Update: v. 2.3.2-post1 exhibits exactly the same behavior with the SD1.5 model as I described above. I haven't checked SD2.1, but I expect it to also be the same as with 2.3.0.
@i3oc9i I just updated to the MacOS 13.3 public beta (v.4). I am seeing NO MORE CRASHING, including at 1024x1024. However, I am seeing greatly increased memory use. It got a bit better once I updated to the new torch/torchaudio/torchvision releases, but I'm still getting 10.7GB used during a 512x512 generation and over 55GB used at 1024x1024. Can you confirm?
@Adreitz I will prefer to not upgrade to MacOS 13.3 public beta, because I use Mac for work too, and I have other software that may break. Anyway is quite a good news, I will confirm as soon as the official 13.3 will be available, probably next month.
Anyway I updated to the new torch/torchaudio/torchvision releases and that only not solve the issue.

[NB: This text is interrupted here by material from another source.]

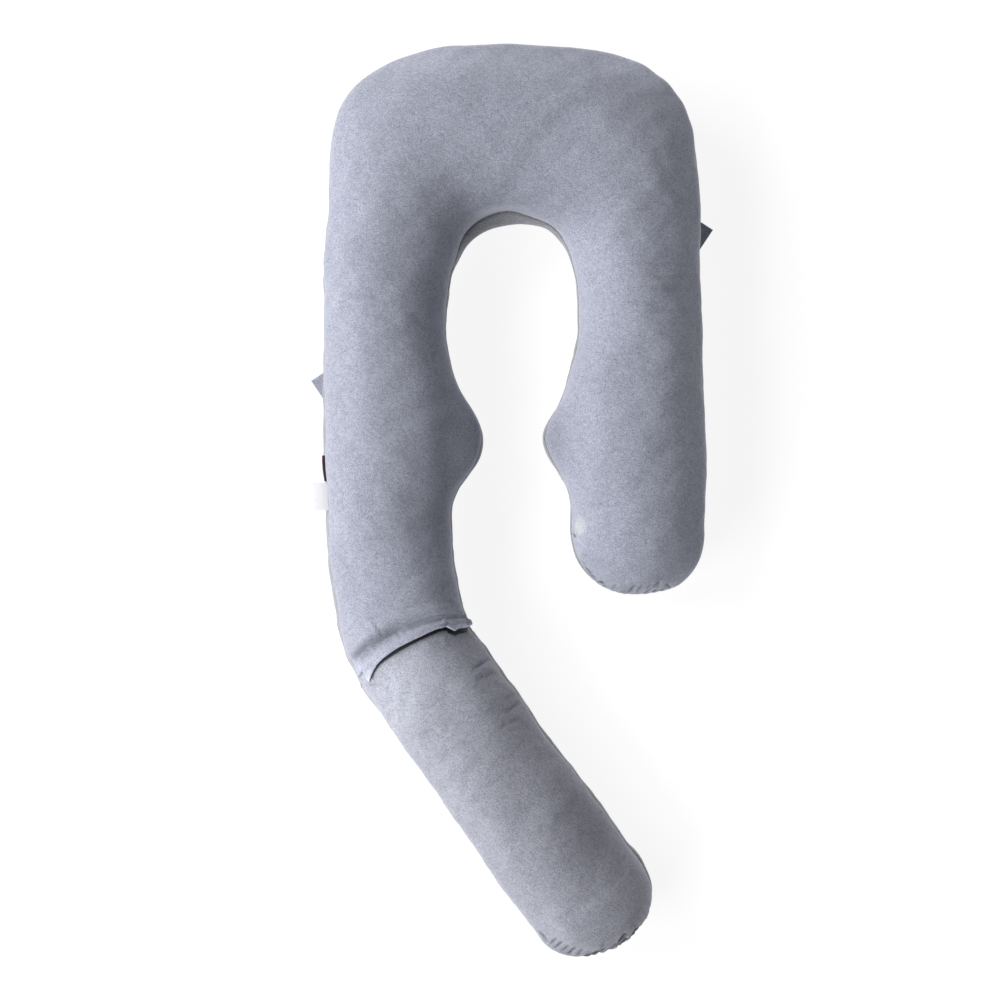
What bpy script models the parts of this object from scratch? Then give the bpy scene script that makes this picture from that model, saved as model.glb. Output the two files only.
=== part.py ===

https://github.com/invoke-ai/InvokeAI/issues/2444#issuecomment-1474778828
@Adreitz I confirm issue is solved with official Ventura 13.3, see comment
https://github.com/invoke-ai/InvokeAI/issues/2444#issuecomment-1485891105
@i3oc9i Thanks for the response. Can you confirm increased memory use by Python, or is it just my computer? That has taken over the crashes as the reason that I cannot generate at larger image sizes.
@Adreitz Im not able to be precise about memory usage, because I did non monitor exactly before the update, the general feeling is not, maybe there is some increase but I have 128G so I don't get any memory pressure
Closing as resolved with MacOS 13.3 update. May open a new issue regarding high memory use.